Joe Mullin, an IP Law & Business reporter, has an excellent series of posts on his The Prior Art blog discussing the Harris v. Fish & Richardson case and the Patent Troll Tracker — click here for this blog’s coverage of the Harris case. Mullin has three posts with lots of details and has promised a fourth:
- Harris has dropped his subpoena for a deposition of Rick Frenkel, the previously anonymous creator and author of the Patent Troll Tracker — click here for the post. The post includes detailed analysis of each party’s declaratioins and allegations about the other.
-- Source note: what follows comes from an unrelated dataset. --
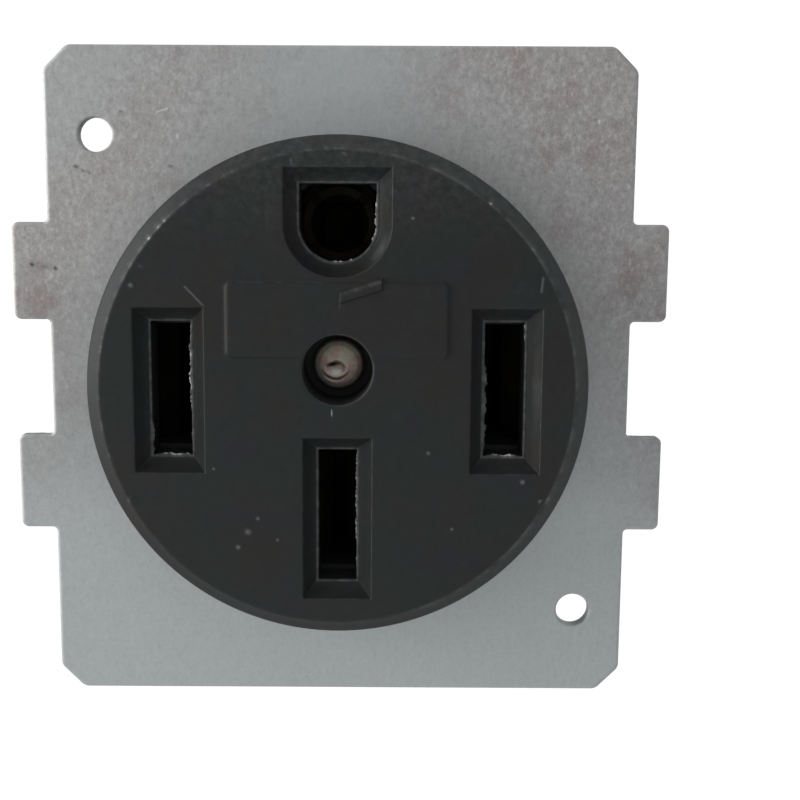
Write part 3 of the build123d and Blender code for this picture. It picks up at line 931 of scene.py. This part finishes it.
def rim_rows():
    """The rim's profile turned about the face's centre, its inner edge dented at each knock.

    Its wear is scaled by painted light from the sides, strongest on the right and at the upper
    left, so that the bevel is paler there.
    """
    angle = np.linspace(0.0, 360.0, rim_columns, endpoint=False)
    knocked = rim_knocks(angle)
    # Painted light: this side factor scales the rim's wear, so its bevel is paler on the right and
    # at the upper left, as light from those sides would make it.
    rim_side_light = 0.10 + 0.52 * step(np.cos(np.radians(angle - 10.0)), -0.5, 0.8)
    rim_side_light = rim_side_light + 0.26 * bell(angle - 143.0, 20.0)
    broken = 0.25 + 1.1 * ripple(angle * 0.12, 9.0)
    points, wear_and_painted_light = [], []
    for row, (out, drop, rubbed) in enumerate(rim_profile):
        edge = bell(out - rim_lip, rim_lip_width)
        radius = face_radius + out - 0.3 * knock_reach * edge * knocked
        flat = ring_about((0.0, 0.0), radius, rim_columns)
        relieved = relief(flat) if row < rim_relief_rows else 0.0
        points.append(to_space(flat, face_height - drop - knock_reach * edge * knocked + relieved))
        wear_and_painted_light.append(rubbed * rim_side_light * (1.0 - edge + edge * broken) + edge * knocked * 0.9)
    return np.array(points), np.clip(wear_and_painted_light, 0.0, 1.0)


def opening_rows(opening):
    """One opening's profile carried round its outline, with flash where the mould leaked.

    The flash moves a row towards the hole and lets it sag. Its fringe is pale and carries a
    painted highlight, weaker on the left side, which faces away from the light, and the bevel adds
    its own painted highlight.
    """
    flash = opening.flash()
    ragged = ripple(np.arange(len(flash)) * point_pitch, 7.0)
    polish = opening.polish()
    # Painted highlight: the flash's pale fringe is made paler as if it caught the light, and less
    # so on the left side, which faces away from the light.
    fringe_side_light = 0.35 + 0.65 * step((opening.ring(0.0) - opening.centre)[:, 0], -1.6, -0.8)
    points, wear_and_painted_light = [], []
    for row, (grow, drop, rubbed, share) in enumerate(opening_profile):
        flat = opening.ring(grow)
        inward = opening.ring(grow - 0.5) - flat
        flat = flat + inward * (flash * share / how_long(inward))[:, None]
        surface = relief(flat) if row < lip_relief_rows else 0.0
        sag = flash_sag * share * flash * ragged
        points.append(to_space(flat, face_height - drop + surface - sag))
        fringe = np.clip(flash / 0.12, 0.0, 1.0) * share * fringe_side_light
        fringe = fringe * (0.35 + 0.65 * ragged)
        # Painted highlight: the bevel term adds the opening's bevel highlight to the wear value.
        bevel = step(grow, 0.5, 1.1) * step(-grow, -1.62, -1.45)
        wear_and_painted_light.append(rubbed * (0.55 + 0.6 * ragged) + fringe + bevel * polish)
    return np.array(points), np.clip(wear_and_painted_light, 0.0, 1.0)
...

- Frenkel, in a declaration related to the subpoena for his deposition, stated that his Patent Troll Tracker blog will return — click here for the post. Unfortunately, Frenkel did not give a date for his blog’s return. While I have not always agreed with the Troll Tracker (for example, I am not a fan of the "Troll" name), Frenkel researches and writes very well and it will be good to have his voice back as part of the blog conversation.
- Mullin’s third post is a detailed analysis of whether Frenkel is a reporter, including an analysis of Harris’s arguments, through the Niro Scavone firm, that he is not — click here for Mullin’s post. Mullin concludes that Frenkel is a reporter. The facts that he wrote anonymously, did not reveal his sources and was advocating a position (which Harris argued meant Frenkel was not a reporter) do not mean Frenkel could not be reporting. Mullin explains that there is a long history of both advocacy in reporting and anonymous reporting, and that reporters generally do not reveal anonymous sources.
- Mullin promised a fourth post this week about anonymous blogging, a subject I have weighed in on several times — click here for the Blog’s anonymous blogging posts. I will likely comment on Mullin’s post once it is up. But I think he previewed his position when he posted over the weekend that he was discontinuing moderation of comments and welcomed anonymous comments.